Cartagine cessava di esistere. Roma diventava la unica superpotenza del Mediterraneo, padrona del mare e arbitra del destino dei popoli.
6. Le conseguenze geopolitiche: dal conflitto alla nascita dell’impero mediterraneo
6.1. Il Mediterraneo come spazio politico unitario
Dopo la distruzione di Cartagine, Roma poté espandersi senza rivali. In pochi decenni conquistò la Grecia, l’Asia Minore e la Siria, trasformando il Mediterraneo in un sistema politico unificato, amministrato secondo la logica del diritto e della supremazia militare.
Il mare che era stato teatro di competizioni e commerci divenne il Mare Nostrum, “il nostro mare”. Le rotte furono romanizzate, i porti fortificati, le colonie fondate. La rete geopolitica romana era tanto militare quanto culturale: strade, legioni e lingua latina divennero strumenti di controllo e integrazione.
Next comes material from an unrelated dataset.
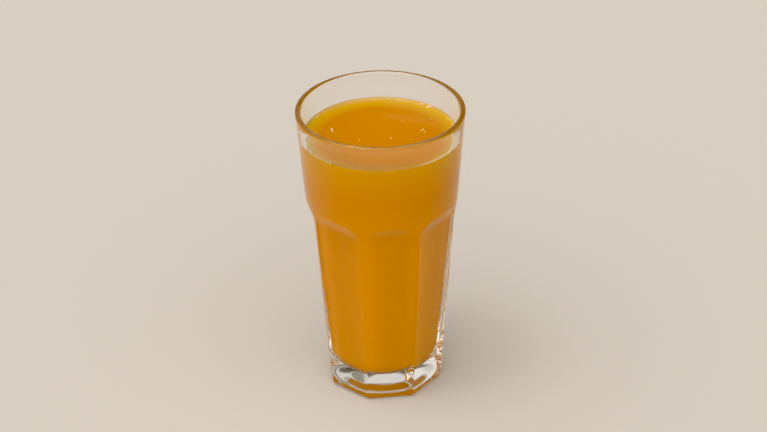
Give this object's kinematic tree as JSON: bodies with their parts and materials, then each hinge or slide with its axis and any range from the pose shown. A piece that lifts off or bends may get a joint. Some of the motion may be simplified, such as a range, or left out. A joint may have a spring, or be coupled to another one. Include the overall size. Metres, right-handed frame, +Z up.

6.2. Roma e il concetto di impero
La vittoria su Cartagine trasformò profondamente l’identità di Roma. Da potenza regionale, divenne una potenza imperiale. Le guerre puniche avevano insegnato la logistica, la diplomazia e la necessità di un esercito permanente.
La classe dirigente romana, arricchita dai bottini e dai commerci, consolidò il potere senatorio e gettò le basi dell’imperialismo repubblicano. Le guerre future contro la Macedonia, la Siria e l’Egitto furono il proseguimento logico di questa espansione sistemica: Roma, eliminato il rivale, si impose come centro di gravità geopolitico del mondo antico.
7. Interpretazione geopolitica: Roma e Cartagine come archetipi di potenza
7.1. La potenza terrestre contro la potenza marittima
Da un punto di vista geopolitico, lo scontro tra Roma e Cartagine può essere interpretato come la prima grande dialettica tra potenza terrestre e potenza marittima, una contrapposizione che si ripeterà nei secoli tra Atene e Sparta, tra Inghilterra e Francia, tra Stati Uniti e Unione Sovietica.
Roma incarnava il modello tellurico, fondato sul territorio, l’agricoltura, la disciplina militare e l’unità politica. Cartagine rappresentava il modello talassocratico, basato sul commercio, la mobilità, la diplomazia e la ricchezza finanziaria.
Lo scontro tra i due modelli non fu solo militare, ma sistemico: la vittoria di Roma segnò il trionfo della potenza territoriale su quella commerciale, la prevalenza della solidità agraria sulla flessibilità mercantile.
7.2. Lezioni di lunga durata
La geopolitica del Mediterraneo durante le Guerre Puniche anticipa temi eterni: la rivalità tra modelli di potere, il controllo delle rotte, la gestione delle risorse, la proiezione di forza.
Cartagine, pur sconfitta, rappresenta l’archetipo delle potenze commerciali globali, mentre Roma divenne il simbolo dell’ordine imperiale e della stabilità.
Ogni epoca ha avuto la sua Roma e la sua Cartagine: l’Inghilterra e la Spagna nel XVI secolo, la Gran Bretagna e la Germania nel XIX, gli Stati Uniti e l’URSS nel XX. In ognuno di questi conflitti si rivede il riflesso delle Guerre Puniche, il confronto eterno tra chi domina il mare e chi domina la terra.
8. Conclusione: Il Mediterraneo come culla e campo di battaglia della civiltà
Le Guerre Puniche furono molto più di tre conflitti tra due potenze. Furono un processo di trasformazione geopolitica che plasmò l’identità del Mediterraneo e del mondo antico.
Dopo secoli di pluralità di poteri, Roma impose la propria legge e la propria visione, creando un sistema politico e culturale che avrebbe influenzato l’intera storia europea.
Il mare, una volta spartito tra mercanti fenici e città greche, divenne un’unità sotto la bandiera delle legioni. Da allora, il Mediterraneo non sarebbe più stato solo un mare, ma un concetto geopolitico, simbolo di equilibrio, civiltà e dominio.
Roma non distrusse solo Cartagine: trasformò il mondo, e con esso l’idea stessa di potenza.